A propos de Jan Year Wood, il semble que la conversion au catholicisme était encouragée.

Desideriu Ramelet-Stuart. a écrit le 08/02/2012 : Je tiens à vous remercier vivement pour la publication de l'article consacré aux protestants de Jumièges et plus particulièrement de Jean Stuart. Sans le vouloir vous avez contribué à résoudre une polémique d'historiens en Corse.

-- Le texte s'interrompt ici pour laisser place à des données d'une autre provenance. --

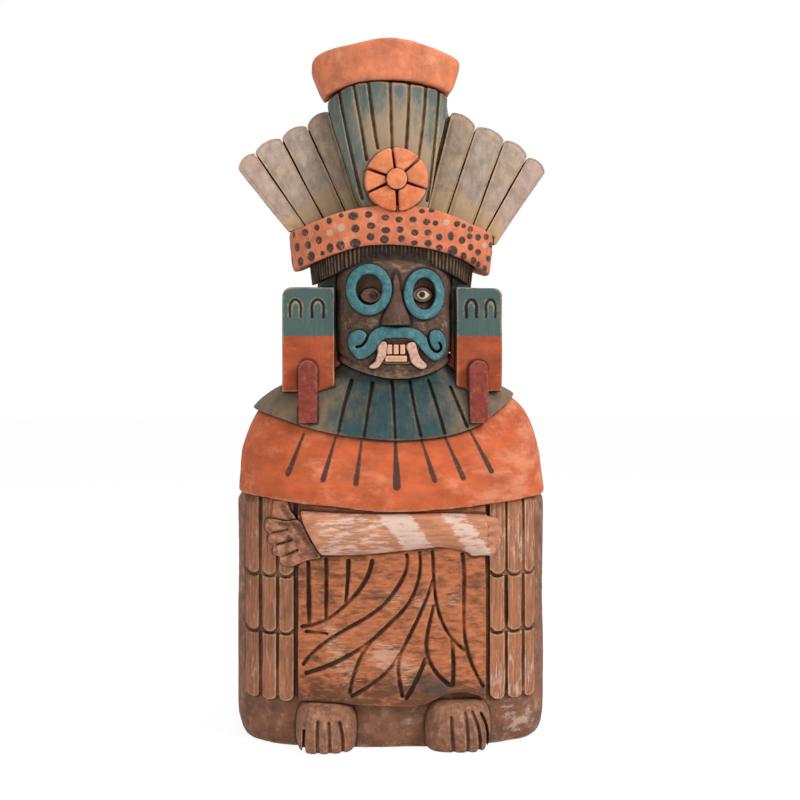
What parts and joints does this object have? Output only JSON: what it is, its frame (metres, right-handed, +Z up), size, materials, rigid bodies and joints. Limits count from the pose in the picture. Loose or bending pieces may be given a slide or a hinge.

Mon ancêtre Emmanuel Stuart est venu s'établir définitivement en Corse en 1774, il est le fils d'un John Stuart. J'ai publié un livre sur le contexte de sa venue et sa présence sur l'île d'Elbe de 1769 à 1774 aux côtés de refugiés corses. En 2008 des universitaires ont répandu l'idée selon laquelle mon ancêtre était le fils d'un Jean Stuart venu en Corse avec l'armée française. Je savais que ce n'était pas vrai, puisqu'il était un armurier jacobite au services de Paoli, mais je ne pouvais pas le prouver. Grâce à votre article cette hypothèse est définitivement réfutée. Je m'explique. Sur l'acte d'abjuration que vous avez retranscrit et publié figure son âge (18-19 ans ) en 1749. C'était inespéré, c'est l'information qui me manquait. Car par la suite ce Jean Stuart dont vous parlez à intégré les gardes écossais du Roy en 1770. Et c'est pour celà que d'aucun prétendaient qu'il s'agissait du père de mon ancêtre. On sait maintenant grâce à vos travaux que c'est impossible, votre Jean Stuart étant né en 1730-31, il ne peut en aucune façon être le père de mon ancêtre Emmanuel né en 1730 à Dublin.